Os debates servem menos para revelar a substância dos candidatos do que para confirmar o supérfluo. Ficamos atentos a habilidade de cada um para escapar de pegadinhas, decorar respostas, emplacar uma piadinha na hora certa, soltar uma frasezinha de efeito ou ironizar o adversário. É um jogo. Não confiamos em nosso paladar. Queremos ajuda dos especialistas. Aí é que a porca torce o rabo. Nem tudo o que tem cor de rubi tem gosto de cereja. O sociólogo francês Lucien Sfez passou quatro meses em Porto Alegre. Na França, ele bebe vinho todo dia. Conhece o assunto. Aqui, oferecemos para ele os melhores vinhos gaúchos, argentinos, chilenos e uruguaios. Inutilmente. O único vinho que ele queria era Marcus James. Confiava no seu paladar. Não se constrangia em contrariar o bom gosto local. Sabia o que queria.

"O buraco dessa eleição sempre foi claro:
conservadorismo versus reformismo."

Uma campanha eleitoral é um duro processo para se ir das aparências aos projetos. Apesar da baixaria que dominou o confronto entre Serra e Dilma, os projetos apareceram. Quem prestou atenção, sabe o que cada um representa e pretende fazer. Chegou a hora de apertar as teclas da urna. Cada um deve tentar seguir o seu paladar. Quem gosta de Marcus James não deve hesitar. O importante é seguir o próprio gosto sem se deixar impressionar pelos modismos ou pelas chantagens estéticas. Não há bem nem mal dentro da garrafa. O mal vem do excesso. A escolha de um presidente, óbvio, é mais complexa e importante que a de um vinho. Não pode, portanto, ser reduzida a uma questão de marca e marketing. Luiz Inácio provou que se pode ser bom presidente sem diploma universitário e sem título de doutor. Isso, porém, não quer dizer que Marcus James seja mesmo melhor do que um Casa Silva. O buraco é outro.
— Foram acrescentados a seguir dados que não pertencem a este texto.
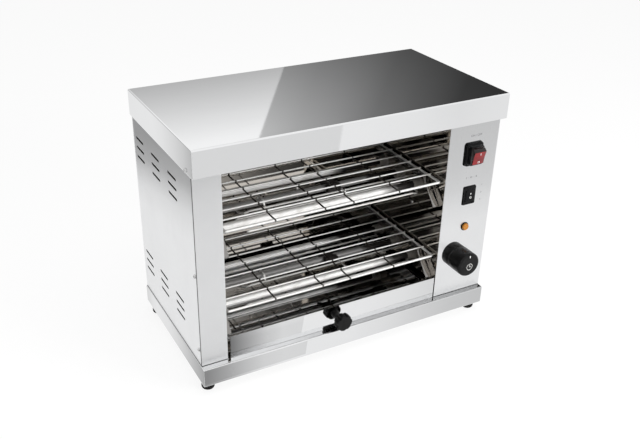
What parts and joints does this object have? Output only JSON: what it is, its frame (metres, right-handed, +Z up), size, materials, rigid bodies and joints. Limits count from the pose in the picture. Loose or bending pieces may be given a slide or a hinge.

O buraco dessa eleição sempre foi claro: conservadorismo versus reformismo. Uma viagem no tempo. Em alguns momentos, parecia que estávamos em 1954, com uma legião de Carlos Lacerda vociferando contra os 100% de aumento do salário mínimo dados por Getúlio Vargas. Na época, último governo de Vargas, o grande confronto era entre privatização e controle do Estado de riquezas como o petróleo. Nada de novo no front. A diferença é que Luiz Inácio sairá vivo do palácio. Voltará nos braços do povo?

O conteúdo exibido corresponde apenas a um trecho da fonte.